A Bad Rap for Irish Food
Although he's established a name as a master of Spanish cuisine, Mullen readily jumps to the defense of Irish cooking -- and not just because of the holiday. Even when he was cooking in Spain, Mullen said, Irish imports played a big role in keeping diners happy.
"I think that Irish food has gotten kind of a bad rap, but there's really a wealth of produce in Ireland and a wealth of products that are remarkable, and there's been a change, you know, in recent years, particularly in the past 10-15 years in the perception of Irish food," Mullen said. "When I was working in Spain, we actually got a lot of product from Ireland. We would get langoustines, Dublin Bay prawns from Ireland, we'd get wild salmon from Ireland. We'd get oysters ... and obviously potatoes, which grow very well in the climate. But there's really some remarkable product.
"I kind of grew up not having a real connection to my Irish heritage. Though a lot of the food that we ate was either -- because my grandmother's English -- either traditional English food or, without even realizing it, a lot of traditional Irish food that we were eating. ... Things that kind of were worked into my repertoire as a kid. The food that I grew up eating, I didn't realize was actually colcannon or it was soda bread or things that were very traditionally Irish."
Mullen said the most important thing about food is not where it comes from but whether it makes people happy.

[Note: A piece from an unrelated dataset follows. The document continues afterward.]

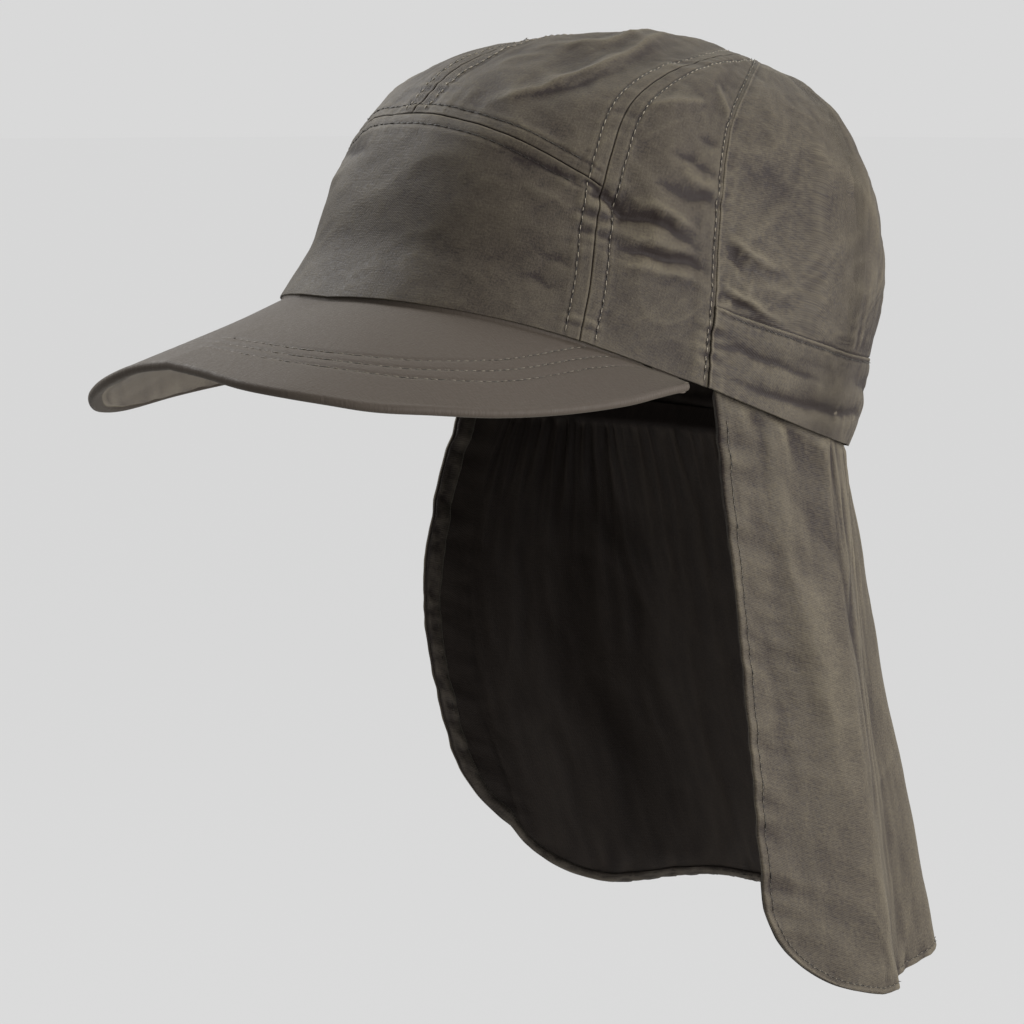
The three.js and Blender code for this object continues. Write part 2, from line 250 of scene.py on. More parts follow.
STREAK = 0.0006
STREAK_TURNS = (6.5, 2.3)
STREAKS_BEHIND = (62, 84)
STREAKS_BELOW = (-0.9, -0.6)
CRUMPLES = [{"height": 0.0010, "size": 0.030}, {"height": 0.0004, "size": 0.013}]
FRONT_CALM = 0.45
CRINKLE = 0.00030
CRINKLE_WIDTH = 0.0085
CRINKLE_BEND = 0.019
CRINKLES_ABOVE = (0.3, 0.42)
FUZZ = 0.00014
FUZZ_SIZE = 0.0042
CREASE_SHARPNESS = 1.3
CREASE_BEND = (0.9, 0.007)
# About how many metres a degree of turn and a whole share are, to weigh a path's spans.
CREASE_SCALE = (0.0013, 0.16)
CREASES = [
    {"path": [(15, 0.42), (25, 0.48), (32, 0.56), (32, 0.64), (28, 0.71), (19, 0.79)],
     "width": 0.0036, "height": 0.0034},
    {"path": [(21, 0.44), (31, 0.5), (38, 0.58)], "width": 0.0035, "height": -0.0012},
    {"path": [(7, 0.57), (17, 0.6), (23, 0.63), (23, 0.68), (16, 0.78)],
     "width": 0.0031, "height": 0.0028},
    {"path": [(20, 0.35), (33, 0.33), (40, 0.322), (47, 0.304)],
     "width": 0.0022, "height": -0.0010},
    {"path": [(42, 0.325), (44, 0.318), (47.5, 0.3), (51, 0.278), (55, 0.284), (59, 0.279),
              (65, 0.258)],
     "width": 0.0017, "height": -0.0027, "lean": 0.7},
    {"path": [(30, 0.292), (38, 0.278), (43, 0.266)], "width": 0.0020, "height": 0.0006},
    {"path": [(36, 0.17), (45, 0.155)], "width": 0.0018, "height": -0.0005},
    {"path": [(34, 0.12), (44, 0.1)], "width": 0.0018, "height": -0.0005},
    {"path": [(-28, 0.335), (-6, 0.32)], "width": 0.0036, "height": -0.0018},
    {"path": [(-30, 0.26), (-16, 0.29)], "width": 0.0036, "height": 0.0010},
    {"path": [(50, 0.312), (56, 0.312), (60, 0.301), (64, 0.288)],
     "width": 0.0017, "height": 0.0014},
    {"path": [(50, 0.213), (55, 0.219), (58.5, 0.222), (63.4, 0.232), (67, 0.221)],
     "width": 0.0019, "height": -0.0019},
    {"path": [(49, 0.245), (56, 0.247), (62, 0.246), (66, 0.25)],
     "width": 0.0018, "height": 0.0009},
    {"path": [(50, 0.185), (58, 0.198), (64, 0.205), (67.5, 0.19)],
     "width": 0.0018, "height": 0.0009},
    {"path": [(58, 0.385), (63, 0.375), (67, 0.372)], "width": 0.0015, "height": 0.0010},
    {"path": [(55, 0.42), (60, 0.41), (65, 0.4)], "width": 0.0020, "height": -0.0013},
    {"path": [(59, 0.465), (65, 0.46)], "width": 0.0018, "height": -0.0010},
    {"path": [(54, 0.355), (61, 0.345), (66, 0.36)], "width": 0.0022, "height": -0.0013},
    {"path": [(59, 0.61), (66.5, 0.51)], "width": 0.0018, "height": 0.0020},
    {"path": [(68.3, 0.305), (73, 0.284), (79, 0.27)], "width": 0.0016, "height": 0.0016},
    {"path": [(68.5, 0.288), (71, 0.262), (73, 0.245)], "width": 0.0017, "height": -0.0013},
    {"path": [(68.3, 0.214), (73, 0.196), (80, 0.18)], "width": 0.0016, "height": 0.0013},
    {"path": [(69, 0.194), (72, 0.184), (76, 0.178)], "width": 0.0015, "height": -0.0010},
    {"path": [(46, 0.49), (54, 0.52), (60, 0.55)], "width": 0.0022, "height": 0.0016},
    {"path": [(-20, 0.44), (-28, 0.5), (-32, 0.6), (-26, 0.72)], "width": 0.0046, "height": 0.0024},
    {"path": [(-8, 0.46), (-14, 0.52), (-12, 0.62)], "width": 0.0036, "height": -0.0012},
    {"path": [(-46, 0.29), (-56, 0.31), (-66, 0.28)], "width": 0.0026, "height": -0.0018},
    {"path": [(-48, 0.2), (-58, 0.19), (-68, 0.2)], "width": 0.0026, "height": -0.0013},
    {"path": [(-50, 0.42), (-58, 0.43), (-65, 0.4)], "width": 0.0024, "height": 0.0012},
    {"path": [(-34, 0.2), (-47, 0.18)], "width": 0.0022, "height": -0.0009},
    {"path": [(78, 0.56), (92, 0.48), (104, 0.36)], "width": 0.0052, "height": 0.0012},
    {"path": [(128, 0.6), (140, 0.46), (146, 0.32)], "width": 0.0056, "height": 0.0014},
    {"path": [(-84, 0.58), (-98, 0.46), (-112, 0.34)], "width": 0.0052, "height": 0.0013},
    {"path": [(-130, 0.62), (-150, 0.45), (-160, 0.3)], "width": 0.0056, "height": -0.0013},
    {"path": [(70, 0.085), (75, 0.1), (80, 0.095), (88, 0.1)], "width": 0.0020, "height": -0.0013},
    {"path": [(72, 0.035), (78, 0.03), (86, 0.04), (98, 0.06), (114, 0.07)],
     "width": 0.0026, "height": -0.0018},
    {"path": [(96, 0.12), (112, 0.13), (132, 0.11)], "width": 0.0026, "height": -0.0015},
    {"path": [(150, 0.07), (172, 0.1), (196, 0.08), (214, 0.1)],
     "width": 0.0028, "height": -0.0016},
    {"path": [(-74, 0.05), (-88, 0.04), (-108, 0.07)], "width": 0.0026, "height": -0.0016},
]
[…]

"Food for me is really about joy," Mullen said. "It's a basic need that we all have, but it's a source of pleasure and enjoyment. I could have become a dentist and I could have worked on people's teeth, but what I do, fortunately -- nobody looks forward to going to the dentist, but everybody looks forward to going out to eat. And everybody loves good food, and there is nothing more fulfilling to me than to be able to make something and give it to someone else and see them really, really enjoy it. And I'm giving them nourishment and sustenance, but it also takes it one step further where it's also about pleasure and enjoyment, and that's what food is."